The nine SEZs were identified under the China-Pakistan Economic Corridor (CPEC) projects.

“For Pakistan, the development in trade and industry is the main gain from CPEC as a driving force for economic growth and taking the fruits of CPEC to the lesser developed regions of Pakistan,” Zamindar added.

“Industrial cooperation is the component of CPEC in which the sustainability of whole CPEC project is dependent. The role of private sector is very crucial and important in this phase of CPEC.”

The board’s chairman said SEZ law has been formalised to meet the global challenges of competitiveness and upscale the investment and spur industrialisation through creating new industry clusters.
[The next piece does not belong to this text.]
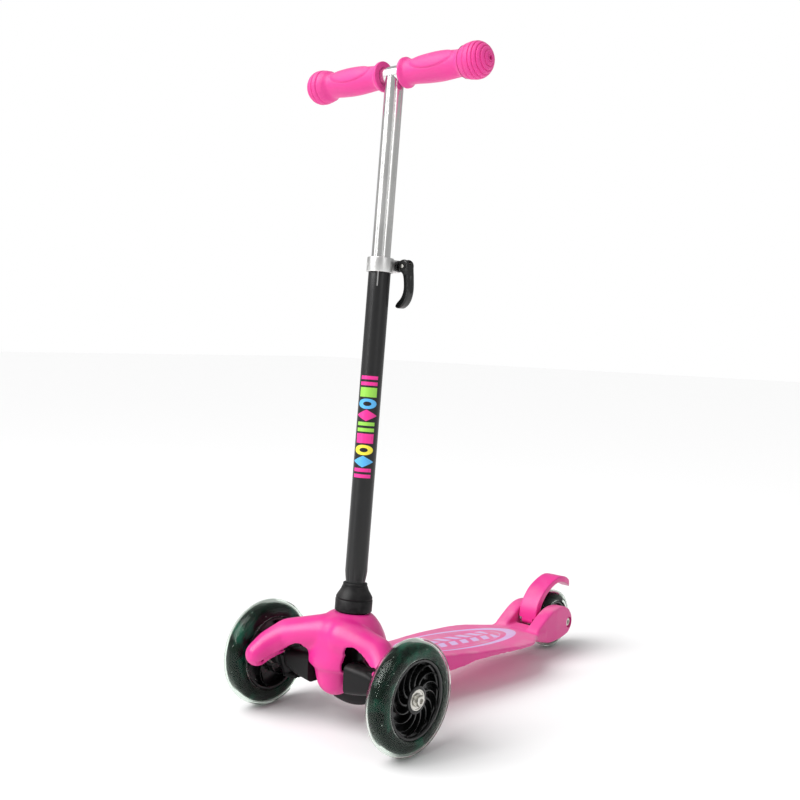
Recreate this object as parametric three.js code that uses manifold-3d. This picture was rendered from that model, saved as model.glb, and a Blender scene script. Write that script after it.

SEZ framework facilitates creation of industrial clusters with liberal incentives, infrastructure and investor facilitation services to enhance productivity and reduce cost of doing business.

“Pakistan offers exemption from custom duties and taxes for all plants and machinery imported into Pakistan as well as an income tax holiday for 10 years for the special economic zones,” Zamindar added.

The board’s chairman said Pakistan needs a shift from resource-based and low technology exports to the adoption and development of medium- and high-technology productions, and technological sophistication.

“Almost 80 percent of Pakistan’s exports are resource-based items.”

The delegation said Turkish Foreign Economic Relations Board extends cooperation to other countries through business councils working in 127 countries and that they would like to introduce the business community of Turkey to Pakistan and vice versa.

Yerlikaya highlighted the importance of free trade agreement between Turkey and Pakistan, which is expected to have a high impact on trade flows as well as bilateral investments.

“Yerlikaya mentioned that a comprehensive free trade agreement covering commodity and services trade as well as investments will definitely deepen bilateral economic cooperation,” the statement said.

“Mutually agreed exceptions for certain industries can be identified within the scope of a comprehensive agreement.”

The delegation head further said both the business communities have to contribute to these

negotiations in order to define the right scope to reduce bilateral trade and investment barriers.

They said they are planning to enhance their investment keeping in view the growth potential in the country.

Meanwhile, Sartaj Aziz, deputy chairman of Planning Commission emphasised an early conclusion of free trade agreement with Turkey to improve bilateral trade volume.

“With the revival of Pakistan’s economy, the opportunities for expanding trade and investment relations are expanding,” Aziz said in a meeting with the Turk Ambassador to Pakistan Mustafa Yurdakul. “In this context, the early conclusion of the free trade agreement would help boost trade.”

Pakistan and Turkey held more than seven rounds of talks to finalise free trade agreement, but the agreement is yet to be finalised.

Business advocacy group Pakistan Business Council, in a report, emphasised the importance of ‘a well-negotiated’ FTA to improve bilateral trade in the near-term to five billion dollars from around $600 million.

Deputy Chairman Planning Commission said several Turkish companies have already invested in many projects in Pakistan.

“There are new opportunities in many fields especially in the field of solar energy.” Turkish envoy hoped that economic and trade relations would further be strengthened.